— Start Available data —

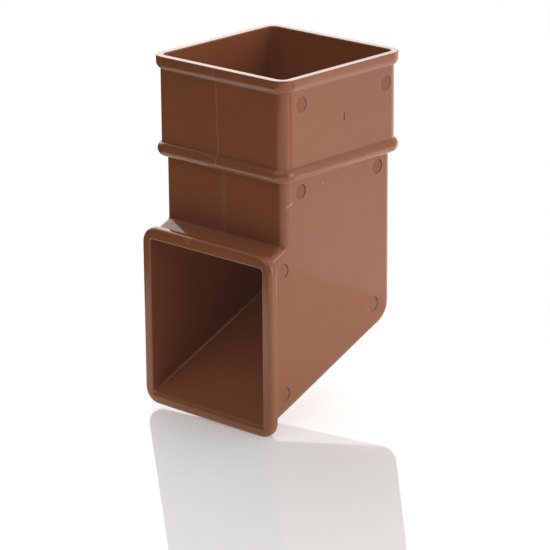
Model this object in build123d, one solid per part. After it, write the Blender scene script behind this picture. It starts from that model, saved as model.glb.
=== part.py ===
from build123d import *
from math import atan2, cos, sin
import os

os.makedirs("parts", exist_ok=True)

# Frame: the origin is on the axis of the socket, on the ledge that the pipe stands on.
# X points right seen from the outlet, the outlet faces -Y, the house wall is at +Y, Z is up.
# Every size is in millimetres.

# Pipe and wall
pipe_side = 65.0
seat_play = 0.8
mouth_play = 1.6
socket_wall = 2.1
duct_wall = 1.65
roof_wall = 1.9
floor_wall = 2.5

# Socket
socket_depth = 40.0
socket_corner = 5.0
rim_proud = 1.75
rim_side_height = 2.65
rim_edge_round = 0.4
rim_under_radius = 3.6
mouth_lip_chamfer = 0.35

# Bead around the seat
seat_bead_radius = 3.15
seat_bead_proud = 1.8
seat_bead_level = 0.9

# Duct below the socket
ledge_width = 1.85
duct_corner = 3.0
duct_inner_corner = 1.2
outlet_fall = 22.5
outlet_height = 65.6
roof_line = 28.8
rear_corner = 10.5
roof_root_round = 1.0
throat_round = 2.0
lip_margin = 0.02

# Outlet collar
outlet_reach = 44.2
collar_depth = 4.2
collar_proud = 3.25
collar_rise = 2.4
collar_drop = 3.1
collar_corner = 7.0
collar_front_round = 2.0
collar_back_round = 0.9
collar_lip_round = 0.7
floor_lip_round = 2.4

# Witness marks of the mould, on both side faces
pin_mark_diameter = 6.2
pin_mark_depth = 0.27
pin_mark_tilt = 4.2
tick_height = 3.2
tick_place = (0.9, 19.0)
tick_width = 0.6
tick_depth = 0.5


def arc_drop(radius, proud):
    """Height over which an arc that stands proud of a wall curves back to it."""
    return (radius ** 2 - (radius - proud) ** 2) ** 0.5


# Derived sizes
seat_bore = pipe_side + seat_play
mouth_bore = pipe_side + mouth_play
socket_half = seat_bore / 2 + socket_wall
bore_corner = socket_corner - socket_wall
duct_inner_half = seat_bore / 2 - ledge_width
duct_half = duct_inner_half + duct_wall
run = (Vector(0, 1, 0)).rotate(Axis.X, outlet_fall)
fall = run.Z / run.Y
inner_roof_drop = roof_wall / run.Y
inner_floor_rise = floor_wall / run.Y
duct_height = outlet_height / run.Y
rim_under_drop = arc_drop(rim_under_radius, rim_proud)
collar_half = duct_half + collar_proud
collar_back = -outlet_reach + collar_depth
collar_middle = -outlet_reach + collar_depth / 2


def roof_z(y):
    """Height of the outer roof of the outlet at the depth y."""
    return -roof_line + fall * (y + duct_half)


def floor_z(y):
    """Height of the outer floor of the outlet at the depth y."""
    return roof_z(y) - duct_height


def rounded_square(half, corner, z):
    """Plan outline of a square tube at the height z."""
    return Plane.XY.offset(z) * RectangleRounded(2 * half, 2 * half, corner)


def side_prism(points, half_width):
    """Prism of a side outline given as (y, z) points, centred on the plane x = 0."""
    outline = Plane.YZ * Polyline(*points, close=True)
    return extrude(make_face(outline), amount=half_width, both=True)


def across(solid, y, z):
    """The edge of the solid that runs across it through the point (y, z)."""
    edges = solid.edges().filter_by(Axis.X)
    return edges.sort_by_distance((0, y, z))[0]


def along_sides(solid, half_width, front, top):
    """Outline edges of both side faces, without those in the front and the top plane."""
    edges = []
    for edge in solid.edges():
        middle = edge @ 0.5
        on_side = abs(abs(middle.X) - half_width) < 0.01
        inner = middle.Y > front + 0.01 and middle.Z < top - 0.01
        if on_side and inner:
            edges.append(edge)
    return edges


def outer_duct():
    """Outer shape of the duct: the drop under the socket and the sloping outlet."""
    points = [
        (duct_half, 0),
        (duct_half, floor_z(duct_half)),
        (-outlet_reach, floor_z(-outlet_reach)),
        (-outlet_reach, roof_z(-outlet_reach)),
        (-duct_half, -roof_line),
        (-duct_half, 0),
    ]
    body = side_prism(points, duct_half)
    body = fillet(across(body, duct_half, floor_z(duct_half)), rear_corner)
    body = fillet(across(body, -duct_half, -roof_line), roof_root_round)
    return fillet(along_sides(body, duct_half, -outlet_reach, 0), duct_corner)


def inner_roof_z(y):
    """Height of the inner roof of the outlet at the depth y."""
    return roof_z(y) - inner_roof_drop


def inner_floor_z(y):
    """Height of the inner floor of the outlet at the depth y."""
    return floor_z(y) + inner_floor_rise


def inner_duct():
    """Space inside the duct, from the ledge to past the outlet, where the floor rounds down."""
    half = duct_inner_half
    past = outlet_reach + collar_depth
    front = outlet_reach + lip_margin
    points = [
        (half, 0),
        (half, inner_floor_z(half)),
        (-front, inner_floor_z(-front)),
        (-front, floor_z(-front)),
        (-past, floor_z(-front)),
        (-past, inner_roof_z(-past)),
        (-half, inner_roof_z(-half)),
        (-half, 0),
    ]
    space = side_prism(points, half)
    space = fillet(across(space, half, inner_floor_z(half)), rear_corner - duct_wall)
    space = fillet(across(space, -half, inner_roof_z(-half)), throat_round)
    space = fillet(along_sides(space, half, -outlet_reach, 0), duct_inner_corner)
    return fillet(across(space, -front, inner_floor_z(-front)), floor_lip_round)


def around_socket(half, corner, level, outline):
    """Sweep of a section around the socket; the outline is drawn from the path, outward and up."""
    path = rounded_square(half, corner, level).wire()
    along = path % 0
    outward = along.cross(Vector(0, 0, 1))
    plane = Plane(origin=path @ 0, x_dir=outward, z_dir=-along)
    return sweep(plane * outline, path=path)


def rim():
    """Rim at the mouth: flat on top, upright at the side and curved back to the wall below."""
    top = rim_side_height
    side = rim_proud + socket_wall / 2
    round_start = side - rim_edge_round
    foot = (socket_wall / 2, -rim_under_drop)
    under_centre = (side - rim_under_radius, 0)
    half_turn = atan2(rim_under_drop, rim_under_radius - rim_proud) / 2
    on_under = (
        under_centre[0] + rim_under_radius * cos(half_turn),
        -rim_under_radius * sin(half_turn),
    )
    corner = rim_edge_round * (1 - 0.5 ** 0.5)
    lines = [
        Line((0, top), (round_start, top)),
        ThreePointArc((round_start, top), (side - corner, top - corner), (side, top - rim_edge_round)),
        Line((side, top - rim_edge_round), (side, 0)),
        ThreePointArc((side, 0), on_under, foot),
        Line(foot, (0, -rim_under_drop)),
        Line((0, -rim_under_drop), (0, top)),
    ]
    middle = socket_wall / 2
    level = socket_depth - rim_side_height
    return around_socket(socket_half - middle, socket_corner - middle, level, make_face(lines))


def socket_shell():
    """Outer shape of the socket with the rim and the bead around the seat."""
    tube = extrude(rounded_square(socket_half, socket_corner, 0), amount=socket_depth)
    bead_line = seat_bead_proud - seat_bead_radius
    path_half = socket_half + bead_line
    path_corner = socket_corner + bead_line
    bead = around_socket(path_half, path_corner, seat_bead_level, Circle(seat_bead_radius))
    step_low = seat_bead_level - seat_bead_radius
    step = extrude(rounded_square(path_half, path_corner, step_low), amount=-step_low)
    return tube + rim() + step + bead


def mouth_edges(solid):
    """Edges of the outlet's mouth, where the inner duct meets the front of the collar."""
    top = inner_roof_z(-outlet_reach) + 0.01
    bottom = inner_floor_z(-outlet_reach)
    found = []
    for edge in solid.edges():
        box = edge.bounding_box()
        in_front = box.max.Y < -outlet_reach + 0.01
        if in_front and box.max.Z < top and box.min.Z > bottom:
            found.append(edge)
    return found


def socket_space():
    """Space for the pipe: a square bore that opens a little toward the mouth."""
    lip = mouth_lip_chamfer
    seat = rounded_square(seat_bore / 2, bore_corner, 0)
    mouth = rounded_square(mouth_bore / 2, bore_corner, socket_depth)
    lip_low = rounded_square(mouth_bore / 2 - lip, bore_corner - lip, socket_depth - 2 * lip)
    lip_high = rounded_square(mouth_bore / 2 + lip, bore_corner + lip, socket_depth)
    return loft([seat, mouth]) + loft([lip_low, lip_high])


def collar():
    """Rounded collar around the outlet, standing plumb across the sloping duct."""
    top = roof_z(collar_middle) + collar_rise
    bottom = floor_z(collar_middle) - collar_drop
    plane = Plane(origin=(0, collar_back, (top + bottom) / 2), x_dir=(1, 0, 0), z_dir=(0, -1, 0))
    face = plane * RectangleRounded(2 * collar_half, top - bottom, collar_corner)
    band = extrude(face, amount=collar_depth)
    band = fillet(band.faces().sort_by(Axis.Y)[0].edges(), collar_front_round)
    return fillet(band.faces().sort_by(Axis.Y)[-1].edges(), collar_back_round)


def pin_marks(side):
    """Shallow tilted discs to be cut from one side face, and the tick in the socket."""
    on_socket = [(-24.6, 28.8), (26.3, 27.8)]
    on_duct = [(-22.8, -7.5), (23.7, -7.0), (-33.4, -38.3), (21.5, -65.7), (-32.8, -90.7)]
    cutters = []
    places = [(socket_half, y, z) for y, z in on_socket] + [(duct_half, y, z) for y, z in on_duct]
    for x, y, z in places:
        disc = Rot(0, 90, 0) * Cylinder(pin_mark_diameter / 2, 4 * pin_mark_depth)
        tilted = Rot(0, 0, -side * pin_mark_tilt) * disc
        cutters.append(Pos(side * (x + pin_mark_depth), y, z) * tilted)
    tick = Box(2 * tick_depth, tick_width, tick_height)
    cutters.append(Pos(side * socket_half, *tick_place) * tick)
    return cutters


shoe = outer_duct() + socket_shell() + collar()
shoe = shoe - inner_duct() - socket_space()
shoe = fillet(mouth_edges(shoe), collar_lip_round)
for cutter in pin_marks(1) + pin_marks(-1):
    shoe = shoe - cutter

export_step(shoe, "parts/downpipe_shoe.step")
print("volume mm3", round(shoe.volume, 1), "solids", len(shoe.solids()))
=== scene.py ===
import math

import bpy
from mathutils import Matrix, Vector

MM = 0.001
WHITE = (1, 1, 1, 1)

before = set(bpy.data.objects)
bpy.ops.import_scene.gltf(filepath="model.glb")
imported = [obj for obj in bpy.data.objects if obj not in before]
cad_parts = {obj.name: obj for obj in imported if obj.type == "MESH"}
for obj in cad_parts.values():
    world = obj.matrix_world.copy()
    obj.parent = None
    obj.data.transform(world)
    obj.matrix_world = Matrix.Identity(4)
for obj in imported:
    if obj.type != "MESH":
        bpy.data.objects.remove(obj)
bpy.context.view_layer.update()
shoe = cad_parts["downpipe_shoe"]


def at(x, y, z):
    """A place given in millimetres."""
    return Vector((x, y, z)) * MM


# Camera, fitted to the straight edges of the object
CAMERA_AZIMUTH = math.radians(42.667)
CAMERA_ELEVATION = math.radians(17.924)
CAMERA_ROLL = math.radians(-0.449)
CAMERA_DISTANCE = 1202.6 * MM
CAMERA_TARGET = at(8.608, -11.853, -50.083)
CAMERA_LENS = 192.474
CAMERA_SENSOR = 36.0
CAMERA_REACH = 20.0

# Glossy board that the shoe stands on: it tilts a little under the shoe, and glows a little
BOARD_NORMAL = Vector((-0.0398, -0.0420, 0.99832))
BOARD_OFFSET = -105.25 * MM
BOARD_SIZE = 700.0 * MM
BOARD_LEFT = -33.0 * MM
BOARD_RIGHT = BOARD_LEFT + BOARD_SIZE
BOARD_BACK = 103.0 * MM
BOARD_FRONT = BOARD_BACK - BOARD_SIZE
BOARD_COLOUR = (0.80, 0.80, 0.79, 1)
BOARD_ROUGHNESS = 0.03
BOARD_IOR = 1.5
BOARD_GLOW = 0.26

# White table under the board, lit near the shoe and dark further to the front and the left
TABLE_DROP = 3.0 * MM
TABLE_LEFT = -165.0 * MM
TABLE_FRONT = -195.0 * MM
TABLE_FADE = 60.0 * MM
TABLE_END_LEFT = TABLE_LEFT - TABLE_FADE
TABLE_END_FRONT = TABLE_FRONT - TABLE_FADE
TABLE_LIGHT = 0.87

# Soft round lights: azimuth and elevation in degrees, cosines at the soft edge, strength
KEY_LIGHT = (14, 14, (0.86, 1.00), 2.2)
SWEEP_LIGHT = (80, 28, (0.20, 0.70), 0.70)
FRONT_LIGHT = (262, 56, (0.72, 1.00), 0.88)
LOW_LIGHT = (98, -45, (0.50, 0.80), 1.1)
RIM_LIGHT = (150, 32, (0.84, 0.92), 1.8)
LIGHTS = (KEY_LIGHT, SWEEP_LIGHT, FRONT_LIGHT, LOW_LIGHT, RIM_LIGHT)

# Brown plastic: the haze is a faint even glow, as a lens gives
BROWN = (0.378, 0.124, 0.0455, 1)
BROWN_DEEP = (0.355, 0.113, 0.041, 1)
# Pale colour of wear, also used for painted highlights on crisp edges and under the seat bead
WORN_AND_HIGHLIGHT = (0.60, 0.31, 0.19, 1)
# Dark colour for the painted shade in the hollows and at the pin marks, and for the two dark spots
SHADE_AND_SPOT_DARK = (0.035, 0.016, 0.009, 1)
PLASTIC_IOR = 1.54
HAZE = 0.0055
EDGE_ROUND = 0.35 * MM
EDGE_SAMPLES = 6

# Roughness: the lowest and the highest of the plain plastic, and what streaks and the pale marks add
ROUGHNESS_LOW = 0.08
ROUGHNESS_HIGH = 0.12
STREAK_ROUGHNESS = 0.05
PALE_MARK_ROUGHNESS = 0.25

# Noise: cells per metre, the same on all axes or one number for each, and levels of detail
CLOUD_NOISE = (22.0, 3.0)
GLOSS_NOISE = (90.0, 4.0)
RIPPLE_NOISE = (60.0, 1.0)
GRAIN_NOISE = (1500.0, 2.0)
STREAK_NOISE = (Vector((900, 900, 45)), 2.0)
WAVER_NOISE = (Vector((0, 0, 130)), 1.0)
NOISE_ROUGHNESS = 0.55
NOISE_MEAN = 0.5
NOISE_MIDDLE = (0.3, 0.7)
STREAK_PEAKS = (0.62, 0.80)

# Relief in millimetres, which is the unit of the bump
RIPPLE_HEIGHT = 0.012
GRAIN_HEIGHT = 0.0008
RIDGE_HEIGHT = 0.03
CUT_DEPTH = 0.04

# Half the width of the socket and of the duct in millimetres, and the soft limits of two faces
SOCKET_SIDE = 35.0
DUCT_SIDE = 32.7
FRONT_FACE = (-31.0 * MM, -30.0 * MM)
RIGHT_FACE = (32.0 * MM, 32.6 * MM)

# Parting line of the mould down the front: it leans and wavers a little, and is faint on the duct
SEAM_X = -0.5 * MM
SEAM_LEAN = -0.02
SEAM_HALF = 0.12 * MM
SEAM_SOFT = 0.1 * MM
SEAM_WAVER = 1.2 * MM
SEAM_FOOT = -1.0 * MM
SEAM_FADE = 3.0 * MM
SEAM_FAINT = 0.25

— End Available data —

Task goal →
Retype the portion of the data above that starts on the line with "before = set(bpy.data.objects)" and finishes on the line with "CAMERA_REACH = 20.0", including both of those lines.

Result →
before = set(bpy.data.objects)
bpy.ops.import_scene.gltf(filepath="model.glb")
imported = [obj for obj in bpy.data.objects if obj not in before]
cad_parts = {obj.name: obj for obj in imported if obj.type == "MESH"}
for obj in cad_parts.values():
    world = obj.matrix_world.copy()
    obj.parent = None
    obj.data.transform(world)
    obj.matrix_world = Matrix.Identity(4)
for obj in imported:
    if obj.type != "MESH":
        bpy.data.objects.remove(obj)
bpy.context.view_layer.update()
shoe = cad_parts["downpipe_shoe"]


def at(x, y, z):
    """A place given in millimetres."""
    return Vector((x, y, z)) * MM


# Camera, fitted to the straight edges of the object
CAMERA_AZIMUTH = math.radians(42.667)
CAMERA_ELEVATION = math.radians(17.924)
CAMERA_ROLL = math.radians(-0.449)
CAMERA_DISTANCE = 1202.6 * MM
CAMERA_TARGET = at(8.608, -11.853, -50.083)
CAMERA_LENS = 192.474
CAMERA_SENSOR = 36.0
CAMERA_REACH = 20.0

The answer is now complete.